### BRIEF
Copy out the complete listing, word for word.

### COLLECTED DATA
━━━━

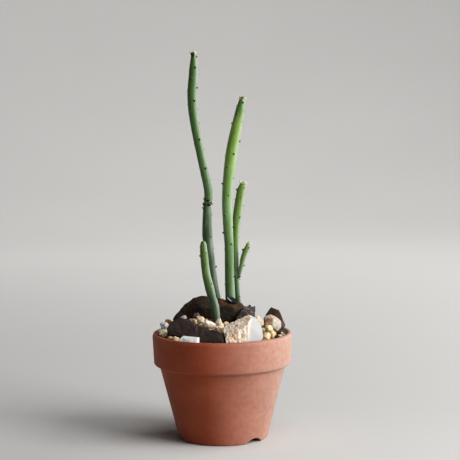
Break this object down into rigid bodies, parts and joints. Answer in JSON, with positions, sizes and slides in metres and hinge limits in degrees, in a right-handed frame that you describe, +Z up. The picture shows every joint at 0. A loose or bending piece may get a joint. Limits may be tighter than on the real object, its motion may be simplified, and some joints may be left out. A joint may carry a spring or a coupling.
{
  "type": "potted euphorbia oncoclada",
  "caption": "Small unglazed clay pot of jointed, stick-like green succulent stems, dressed with tan gravel, rocks and pebbles, standing on its flat foot.",
  "frame": {"origin": "on the ground under the pot's axis, at the centre of the bounding box's bottom", "axes": "+Z up along the pot's axis, -Y towards the front of the arrangement, +X to its right"},
  "size_m": [0.09, 0.09, 0.2484],
  "materials": {
    "terracotta": "matte unglazed fired clay",
    "net_plastic": "matte moulded net",
    "stem_blue_green": "smooth waxy skin with a pale bloom",
    "stem_yellow_green": "smooth waxy skin with a pale bloom on older joints",
    "rock_brown": "rough matte broken stone",
    "rock_grey": "rough matte broken stone",
    "rock_slab": "matte water-worn stone",
    "rock_pale": "matte stone with rust specks",
    "rock_purple_brown": "matte broken stone",
    "stone_cream": "matte stone with brown stains",
    "chip_white": "satin stone",
    "chip_black": "glossy stone with a pale vein",
    "pebble_grey": "matte stone",
    "pebble_mauve": "matte stone",
    "pebble_cream": "matte stone",
    "pebble_pink": "matte stone",
    "pebble_orange": "matte stone",
    "pebble_tan": "matte stone",
    "gravel_tan": "matte mixed gravel",
    "potting_soil": "loose dark crumb"
  },
  "bodies": {
    "root": {"pot": "terracotta", "drain_net": "net_plastic", "stem_tall_left": "stem_blue_green", "stem_short_left": "stem_yellow_green", "stem_tall_middle": "stem_yellow_green", "stem_thin_right": "stem_yellow_green", "rock_back_brown": "rock_brown", "rock_back_grey": "rock_grey", "rock_front_slab": "rock_slab", "rock_front_pale": "rock_pale", "rock_right_dark": "rock_purple_brown", "stone_right_cream": "stone_cream", "chip_front_white": "chip_white", "chip_dark_glossy": "chip_black", "pebble_grey_left": "pebble_grey", "pebble_mauve": "pebble_mauve", "pebble_cream_back": "pebble_cream", "pebble_brown_rind": "pebble_tan", "pebble_pink_long": "pebble_pink", "pebble_pink_small": "pebble_pink", "pebble_stem_foot": "pebble_cream", "pebble_grey_white": "pebble_grey", "pebble_orange": "pebble_orange", "pebble_tan_left": "pebble_tan", "pebble_tan_front": "pebble_tan", "pebble_yellow_upper": "pebble_tan", "pebble_yellow_right": "pebble_tan", "pebble_yellow_front": "pebble_tan", "pebble_cream_sliver": "pebble_cream", "gravel": "gravel_tan", "soil": "potting_soil"}
  },
  "joints": []
}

━━━━

### ANSWER FOR THE TASK
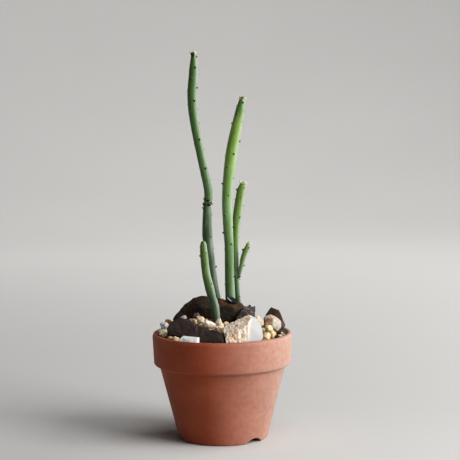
Break this object down into rigid bodies, parts and joints. Answer in JSON, with positions, sizes and slides in metres and hinge limits in degrees, in a right-handed frame that you describe, +Z up. The picture shows every joint at 0. A loose or bending piece may get a joint. Limits may be tighter than on the real object, its motion may be simplified, and some joints may be left out. A joint may carry a spring or a coupling.
{
  "type": "potted euphorbia oncoclada",
  "caption": "Small unglazed clay pot of jointed, stick-like green succulent stems, dressed with tan gravel, rocks and pebbles, standing on its flat foot.",
  "frame": {"origin": "on the ground under the pot's axis, at the centre of the bounding box's bottom", "axes": "+Z up along the pot's axis, -Y towards the front of the arrangement, +X to its right"},
  "size_m": [0.09, 0.09, 0.2484],
  "materials": {
    "terracotta": "matte unglazed fired clay",
    "net_plastic": "matte moulded net",
    "stem_blue_green": "smooth waxy skin with a pale bloom",
    "stem_yellow_green": "smooth waxy skin with a pale bloom on older joints",
    "rock_brown": "rough matte broken stone",
    "rock_grey": "rough matte broken stone",
    "rock_slab": "matte water-worn stone",
    "rock_pale": "matte stone with rust specks",
    "rock_purple_brown": "matte broken stone",
    "stone_cream": "matte stone with brown stains",
    "chip_white": "satin stone",
    "chip_black": "glossy stone with a pale vein",
    "pebble_grey": "matte stone",
    "pebble_mauve": "matte stone",
    "pebble_cream": "matte stone",
    "pebble_pink": "matte stone",
    "pebble_orange": "matte stone",
    "pebble_tan": "matte stone",
    "gravel_tan": "matte mixed gravel",
    "potting_soil": "loose dark crumb"
  },
  "bodies": {
    "root": {"pot": "terracotta", "drain_net": "net_plastic", "stem_tall_left": "stem_blue_green", "stem_short_left": "stem_yellow_green", "stem_tall_middle": "stem_yellow_green", "stem_thin_right": "stem_yellow_green", "rock_back_brown": "rock_brown", "rock_back_grey": "rock_grey", "rock_front_slab": "rock_slab", "rock_front_pale": "rock_pale", "rock_right_dark": "rock_purple_brown", "stone_right_cream": "stone_cream", "chip_front_white": "chip_white", "chip_dark_glossy": "chip_black", "pebble_grey_left": "pebble_grey", "pebble_mauve": "pebble_mauve", "pebble_cream_back": "pebble_cream", "pebble_brown_rind": "pebble_tan", "pebble_pink_long": "pebble_pink", "pebble_pink_small": "pebble_pink", "pebble_stem_foot": "pebble_cream", "pebble_grey_white": "pebble_grey", "pebble_orange": "pebble_orange", "pebble_tan_left": "pebble_tan", "pebble_tan_front": "pebble_tan", "pebble_yellow_upper": "pebble_tan", "pebble_yellow_right": "pebble_tan", "pebble_yellow_front": "pebble_tan", "pebble_cream_sliver": "pebble_cream", "gravel": "gravel_tan", "soil": "potting_soil"}
  },
  "joints": []
}